There is an awful lot of history presented in the book, some of it more interesting to me than other points. There is an awful lot of history that you haven’t heard before in this book, documentable information that never quite made it on the smooth-as-silk news, such as Reagan’s propping up the brutal Duvalier dictatorship in Haiti so much so that $2 million of American Taxpayer’s money went to fund Duvalier’s wedding. But Hey! Duvalier was anti-Cuba! So it was all good.
Yeah.
And then you’ve got good ol’e Dubya standing there saying, after 9/11, “I’m amazed that people would hate us. I, like most Americans, I just can’t believe it, because I know how good we are.”
This book is a struggle to get through at times, and at times it feels like it’s beating you over the head. Is the correlation that strong that I needed 340 pages on it? I’m not so sure, but it makes a convincing story. And even if you doubt the link between the two, the fact after fact after fact of unrealized American Imperialism will make you stop and think about all politics, good and bad.
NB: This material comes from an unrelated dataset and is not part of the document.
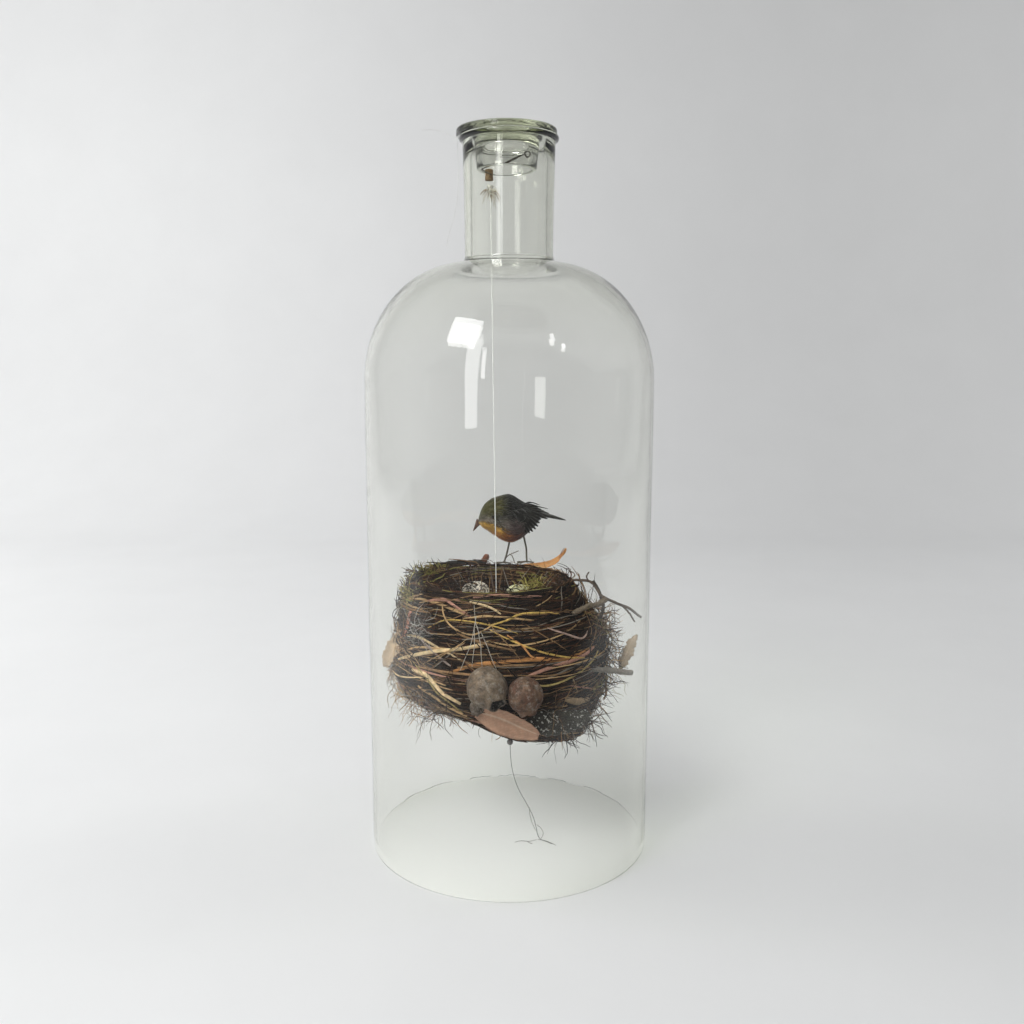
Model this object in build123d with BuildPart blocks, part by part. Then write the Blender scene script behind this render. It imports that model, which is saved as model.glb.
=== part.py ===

I would like to have seen some mention of Star Trek in it, for he does deal with the rise of Science Fiction, the space race, and Reagan’s Star Wars shield. Star Trek, despite a by-product of the Vietnam era, had it’s own imperialism, as well as the Prime Directive of Non-interference, and I would like to have known the author’s thoughts on comparing not only the show with its own record, but with the political actions of the time.
So, yeah, a worthwhile read, but be prepared to learn something you might be able to use in the voting booth.